Little different on that AF447. They had full power all the way, giving the airplane some forward progress. But there’s no doubt in my mind that they would have had to get the nose down to at least 60 degrees to align the airflow with the angle of incidence before it would begin flying again. And HOLD it there for a bit.

Fly safe. I want this thing to land l...
EGPF Glasgow

Except “deep stall” only happens to certain T Tail aircraft when fully stalled. The turbulent flow from the wings completely blanks the horizontal tail meaning recovery is physically impossible. That is not the case for the A330.
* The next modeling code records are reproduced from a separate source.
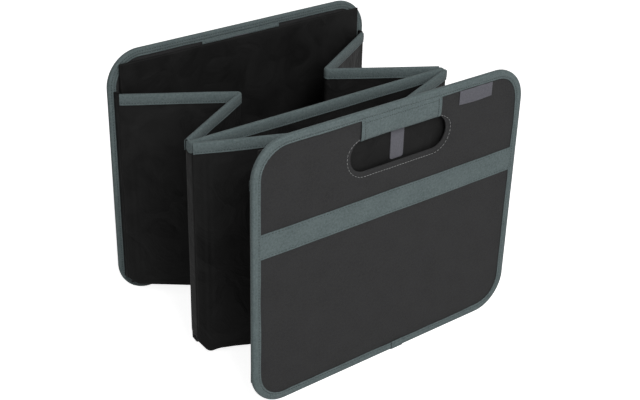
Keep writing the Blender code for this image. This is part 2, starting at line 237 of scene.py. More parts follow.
def make_coating():
    """The black coating: fine pebbles, soft carton folds, and painted highlights and shade along them."""
    group, given = start_group("coated face", {"Pebble": 1400.0})
    pebbles = add_node(
        group,
        "ShaderNodeTexVoronoi",
        {"Vector": given.outputs["Vector"], "Scale": given.outputs["Pebble"]},
        feature="SMOOTH_F1",
    )
    crease_noise_and_painted_highlight = add_node(
        group,
        "ShaderNodeTexNoise",
        {"Vector": given.outputs["Vector"], "Scale": 26.0, "Detail": 4.0, "Distortion": 1.2},
    )
    ridges = add_math(group, "ABSOLUTE", add_math(group, "SUBTRACT", crease_noise_and_painted_highlight.outputs["Fac"], 0.5))
    soft = add_math(group, "MULTIPLY", ridges, 5.0)
    fine = add_math(group, "MULTIPLY", pebbles.outputs["Distance"], 0.12)
    height = add_math(group, "ADD", fine, soft)
    # Shade is the crease noise itself: it paints soft highlights and shade into the coating's colour.
    add_node(group, "NodeGroupOutput", {"Height": height, "Shade": crease_noise_and_painted_highlight.outputs["Fac"]})
    return group


PLAIN_WEAVE = make_plain_weave()
TWILL = make_twill()
COATING = make_coating()
print("weaves:", [group.name for group in bpy.data.node_groups])

# %% [markdown]
# ## Finishes
# Each finish has two colours, for the hollow and for the top of a thread, and the weave's shade
# mixes them. On the coated cloth the two colours follow the crease noise instead, as painted soft
# highlights and shade. The gloss of the coated cloth is broken up the same way, because an even
# gloss looks like plastic sheet. Stiff boards are inside the cloth, and get a plain grey sheet finish.

# %% Build the materials
def make_finish(name, weave, low, high, rough, bump, coordinates="UV", stops=(0.25, 0.95), **shader_values):
    """A cloth material: a weave group that feeds colour, roughness and bump."""
    material = bpy.data.materials.new(name)
    material.use_nodes = True
    tree = material.node_tree
    shader = tree.nodes["Principled BSDF"]
    place = add_node(tree, "ShaderNodeTexCoord").outputs[coordinates]
    pattern = add_node(tree, "ShaderNodeGroup", node_tree=weave)
    tree.links.new(place, pattern.inputs["Vector"])
    ramp = add_node(tree, "ShaderNodeValToRGB", {"Fac": pattern.outputs["Shade"]})
    ramp.color_ramp.elements[0].position = stops[0]
    ramp.color_ramp.elements[0].color = (*low, 1.0)
    ramp.color_ramp.elements[1].position = stops[1]
    ramp.color_ramp.elements[1].color = (*high, 1.0)
    tree.links.new(ramp.outputs["Color"], shader.inputs["Base Color"])
    gloss = {"Value": pattern.outputs["Shade"], 3: rough[0], 4: rough[1]}
    tree.links.new(add_node(tree, "ShaderNodeMapRange", gloss).outputs[0], shader.inputs["Roughness"])
    relief = {"Height": pattern.outputs["Height"], "Strength": bump[0], "Distance": bump[1]}
    tree.links.new(add_node(tree, "ShaderNodeBump", relief).outputs["Normal"], shader.inputs["Normal"])
    for key, value in shader_values.items():
        shader.inputs[key.replace("_", " ")].default_value = value
    return material


OUTER_CLOTH = make_finish(
    "outer cloth", PLAIN_WEAVE, (0.019, 0.019, 0.019), (0.037, 0.037, 0.038), (0.95, 0.80),
    (0.5, 0.0002), Sheen_Weight=0.03, Sheen_Roughness=0.5, Specular_IOR_Level=0.08,
)
TAPE = make_finish(
    "binding tape", TWILL, (0.056, 0.076, 0.078), (0.146, 0.182, 0.184), (0.95, 0.75),
    (0.6, 0.0003), Sheen_Weight=0.04, Sheen_Roughness=0.5, Specular_IOR_Level=0.10,
)
# The coated cloth's colour ramp is spread over the crease noise, so its light and dark patches are painted
# highlights and shade.
COATED, COATED_STRIP = [
    make_finish(
        name, COATING, (0.008, 0.008, 0.008), (0.018, 0.018, 0.018), (0.52, 0.70), (0.5, 0.0012),
        coordinates=coordinates, stops=(0.28, 0.84), Specular_IOR_Level=0.05,
    )
    for name, coordinates in (("coated cloth", "UV"), ("coated cloth strip", "Object"))
]
LABEL_TAPE = make_finish(
    "label tape", PLAIN_WEAVE, (0.072, 0.072, 0.084), (0.125, 0.125, 0.142), (0.85, 0.70),
    (0.4, 0.0002), Sheen_Weight=0.03, Specular_IOR_Level=0.15,
)
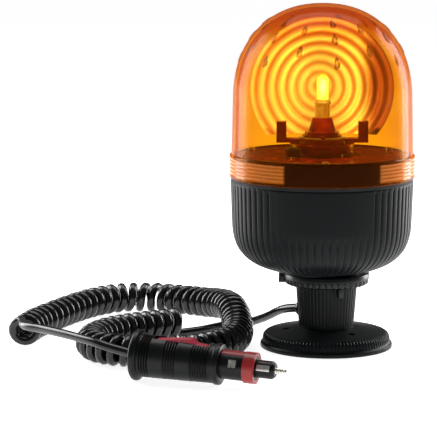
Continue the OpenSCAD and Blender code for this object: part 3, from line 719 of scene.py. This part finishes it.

There was a theory advanced by the BEA in the report that is little mentioned – that Flight Director commands were intermittently on display and in the early part of the upset PF was trying to follow them. Langweische doesn’t discuss it because it doesn’t fit his thesis. He has plenty of form slagging off ignorant pilots and phone seriously contradictory views on the Airbus. See his book on the Hudson where he says the bus saved them all and any ignorant crew could have done it.

London area

Actually there is a way to recover from a deep stall because not all of the flying surfaces are rendered inneffective.

Forever learning
EGTB

Actually there is a way to recover from a deep stall because not all of the flying surfaces are rendered inneffective.

… which is?

Administrator
Shoreham EGKA, United Kingdom

The various Test Pilots who tried it in T-Tail aircraft tended to die (indeed, that is how it was discovered). I have looked at a photo of the Grumman Widgeon, and it is abundantly clear from the configuration of flight control surfaces that it is not susceptible to deep stall. Therefore, what the author of BeechBaby’s post shows us (am I right in thinking it was Langweische?) is that they don’t know what a deep stall is.

Deep stall hadn’t been discovered as a concept when the original Stick and Rudder was written (nor had many other aerodynamic principles), as it is mainly applicable to certain airframe/horizontal stabilizer/powerplant configurations that weren’t used until later.